安装spark
上传安装包到/opt/software目录并解压
bash
[bigdata@node101 software]$ tar -xvf spark-3.3.1-bin-hadoop3.tgz -C /opt/services/
[bigdata@node101 software]$ tar -xvf spark-3.3.1-bin-without-hadoop.tgz -C /opt/services/
重命名文件
bash
[bigdata@node101 services]$ mv spark-3.3.1-bin-hadoop3 spark-3.3.1
配置环境变量
bash
[bigdata@node101 ~]$ sudo vim /etc/profile.d/bigdata_env.sh
bash
export SPARK_HOME=/opt/services/spark-3.3.1
export PATH=$PATH:$JAVA_HOME/bin:$ZK_HOME/bin:$HADOOP_HOME/bin:$HADOOP_HOME/sbin:$HIVE_HOME/bin:$SPARK_HOME/bin
分发环境变量
bash
[bigdata@node101 ~]$ sudo ./bin/xsync /etc/profile.d/bigdata_env.sh
刷新环境变量,5台机器上执行
bash
[bigdata@node101 ~]$ source /etc/profile
bash
export SPARK_DIST_CLASSPATH=$(hadoop classpath)

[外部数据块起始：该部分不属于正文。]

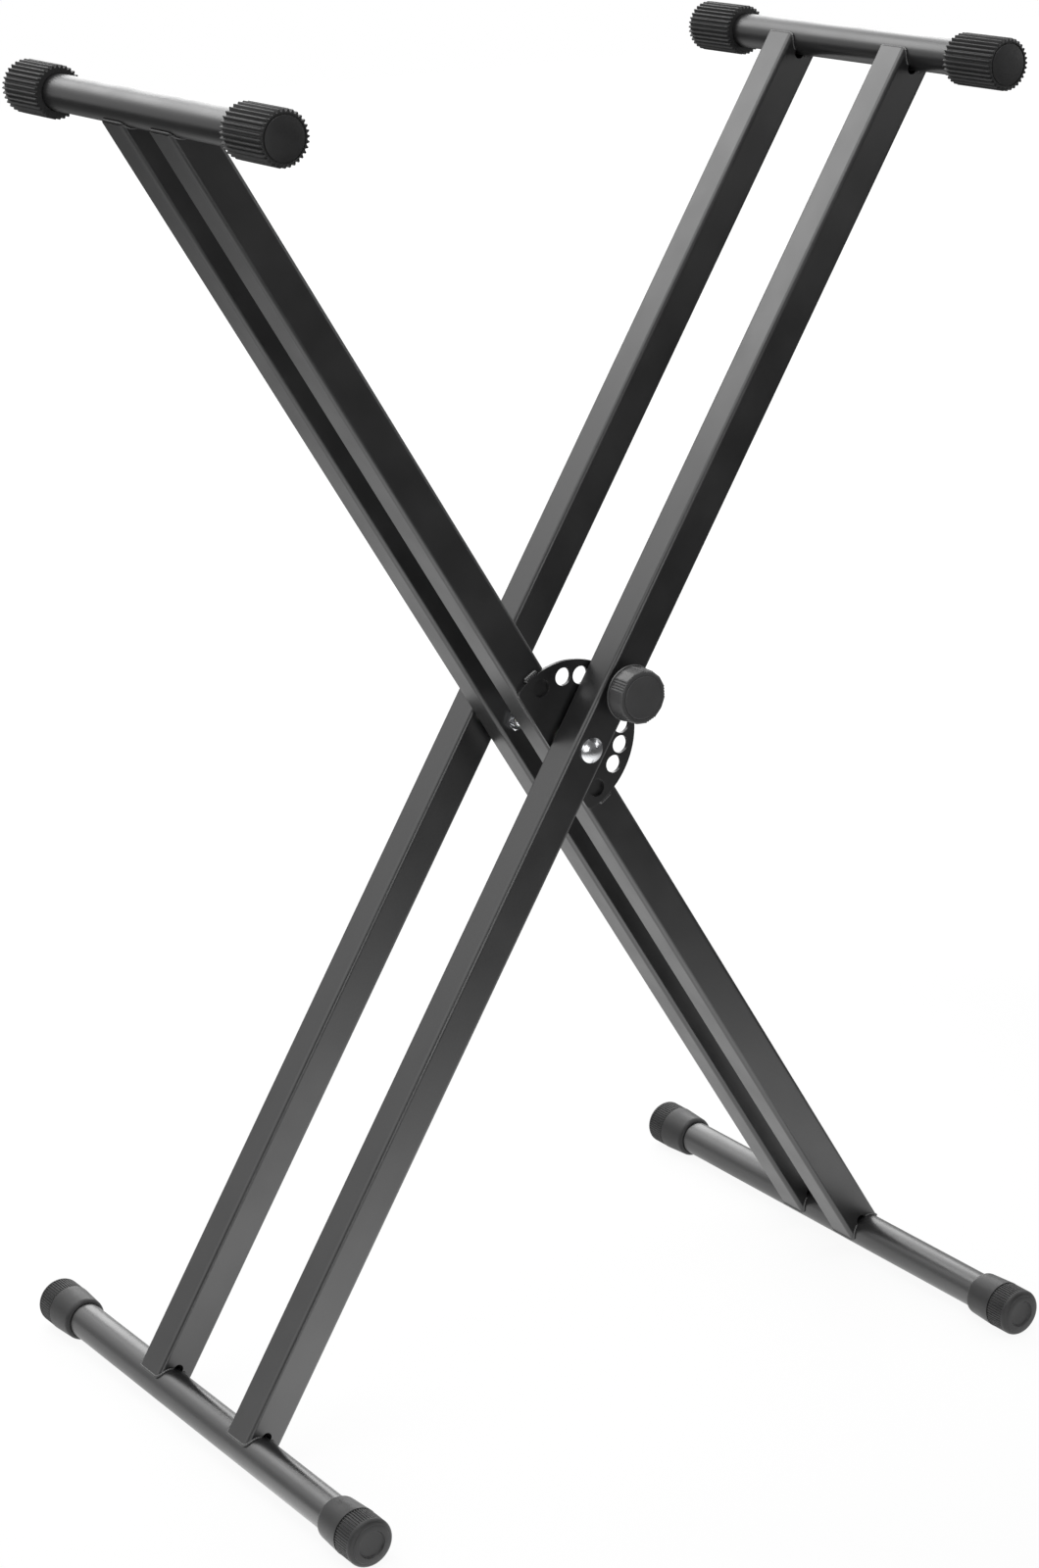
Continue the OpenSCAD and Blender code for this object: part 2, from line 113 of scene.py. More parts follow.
class Wiring:
    """Short ways to add nodes to a node tree and to fill their inputs."""

    def __init__(self, tree: bpy.types.NodeTree) -> None:
        """Keeps the tree that the nodes go into."""
        self.tree = tree

    def feed(self, node: bpy.types.Node, inputs: dict[object, object]) -> bpy.types.Node:
        """Fills inputs of a node.

        Args:
            node: The node.
            inputs: Names or numbers of its inputs, each with a value or with the socket to link.

        Returns:
            The node.
        """
        for key, value in inputs.items():
            if isinstance(value, Socket):
                self.tree.links.new(value, node.inputs[key])
            else:
                node.inputs[key].default_value = value
        return node

    def add(self, kind: str, inputs: dict[object, object]) -> bpy.types.Node:
        """Adds a node of a kind and fills its inputs."""
        return self.feed(self.tree.nodes.new(kind), inputs)

    def mix(self, share: object, first: object, second: object, kind: str = "FLOAT") -> Socket:
        """Mixes two numbers or two colours.

        Args:
            share: The share of the second.
            first: The result where the share is 0.
            second: The result where it is 1.
            kind: FLOAT or RGBA.

        Returns:
            The result's socket.
        """
        node = self.tree.nodes.new("ShaderNodeMix")
        node.data_type = kind
        return self.feed(node, {"Factor": share, "A": first, "B": second}).outputs["Result"]

    def span(
        self, value: object, start: float, end: float, low: float, high: float, curve: str = "SMOOTHSTEP"
    ) -> Socket:
        """Maps a value from one range to another and holds it there, softly unless told otherwise.

        Args:
            value: The value's socket.
            start: Value that gives low.
            end: Value that gives high.
            low: Result at the start.
            high: Result at the end.
            curve: The node's interpolation.

        Returns:
            The result's socket.
        """
        node = self.tree.nodes.new("ShaderNodeMapRange")
        node.interpolation_type = curve
        ends = {"From Min": start, "From Max": end, "To Min": low, "To Max": high}
        return self.feed(node, {"Value": value, **ends}).outputs["Result"]


class Surface(Wiring):
    """A material being wired, with its patterns in the object's own coordinates."""

    def __init__(self, name: str) -> None:
        """Starts a material of one name with one Principled shader.

        Args:
            name: The material's name.
        """
        self.material = bpy.data.materials.new(name)
        self.material.use_nodes = True
        super().__init__(self.material.node_tree)
        self.shader = next(n for n in self.tree.nodes if n.type == "BSDF_PRINCIPLED")
        self.place = self.tree.nodes.new("ShaderNodeTexCoord").outputs["Object"]

    def noise(self, size: float, detail: float = 2.0, rough: float = 0.5) -> Socket:
        """Adds a noise of a blotch's size, its octaves of finer noise and how strong those are."""
        inputs = {"Scale": 1 / size, "Detail": detail, "Roughness": rough, "Vector": self.place}
        return self.add("ShaderNodeTexNoise", inputs).outputs["Fac"]

    def squeeze(self, times: Triple) -> None:
        """Makes the patterns added from here on finer along X, Y and Z, each by its own factor."""
        self.place = self.add("ShaderNodeMapping", {"Scale": times, "Vector": self.place}).outputs["Vector"]

    def relief(self, *bumps: tuple[Socket, float]) -> None:
        """Lays bumps over one another.

        Args:
            *bumps: Height sockets, each with the depth of its bumps.
        """
        below: dict[object, object] = {}
        for height, depth in bumps:
            bump = self.add("ShaderNodeBump", {"Strength": 1.0, "Distance": depth, "Height": height, **below})
            below = {"Normal": bump.outputs["Normal"]}
        self.feed(self.shader, below)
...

export SPARK_HISTORY_OPTS="
-Dspark.history.ui.port=18080
-Dspark.history.fs.logDirectory=hdfs://mycluster:8020/spark-history
-Dspark.history.retainedApplications=30"
配置spark-defaults.conf
bash
[bigdata@node101 conf]$ cp spark-defaults.conf.template spark-defaults.conf
bash
spark.master yarn
spark.eventLog.enabled true
spark.eventLog.dir hdfs://mycluster:8020/spark-history
spark.serializer org.apache.spark.serializer.KryoSerializer
#启动动态分配
spark.dynamicAllocation.enabled true
#启用Spark shuffle服务
spark.shuffle.service.enabled true
#Executor个数初始值
spark.dynamicAllocation.initialExecutors 1
#Executor个数最小值
spark.dynamicAllocation.minExecutors 1
#Executor个数最大值
spark.dynamicAllocation.maxExecutors 6
#Executor空闲时长,若某Executor空闲时间超过此值,则会被关闭
spark.dynamicAllocation.executorIdleTimeout 60s
#积压任务等待时长,若有Task等待时间超过此值,则申请启动新的Executor
spark.dynamicAllocation.schedulerBacklogTimeout 1s
#spark shuffle老版本协议
#spark.shuffle.useOldFetchProtocol true
spark.yarn.historyServer.address=node101:18080
spark.history.ui.port=18080
spark.history.fs.logDirectory=hdfs://mycluster:8020/spark-history
hdfs上创建日志文件
bash
[bigdata@node101 conf]$ hdfs dfs -mkdir /spark-history
上传spark-defaults.conf到hive目录下
bash
[bigdata@node101 conf]$cp $SPARK_HOME/conf/spark-defaults.conf $HIVE_HOME/conf/
上传hive-exec-3.1.3.jar到纯净版
bash
[bigdata@node101 conf]$cp $HIVE_HOME/lib/hive-exec-3.1.3.jar /opt/services/spark-3.3.1-bin-without-hadoop/jars/
上传spark-3.3.1-yarn-shuffle.jar
bash
[bigdata@node101 conf]$ cp $SPARK_HOME/yarn/spark-3.3.1-yarn-shuffle.jar /opt/services/hadoop-3.3.5/share/hadoop/yarn/lib/
上传spark jar包到hdfs
bash
[bigdata@node101 spark-3.3.1-bin-without-hadoop]$ hdfs dfs -mkdir /spark-jars
[bigdata@node101 spark-3.3.1-bin-without-hadoop]$ hdfs dfs -put ./jars/* /spark-jars
启动历史服务
bash
[bigdata@node101 spark-3.3.1]$ sbin/start-history-server.sh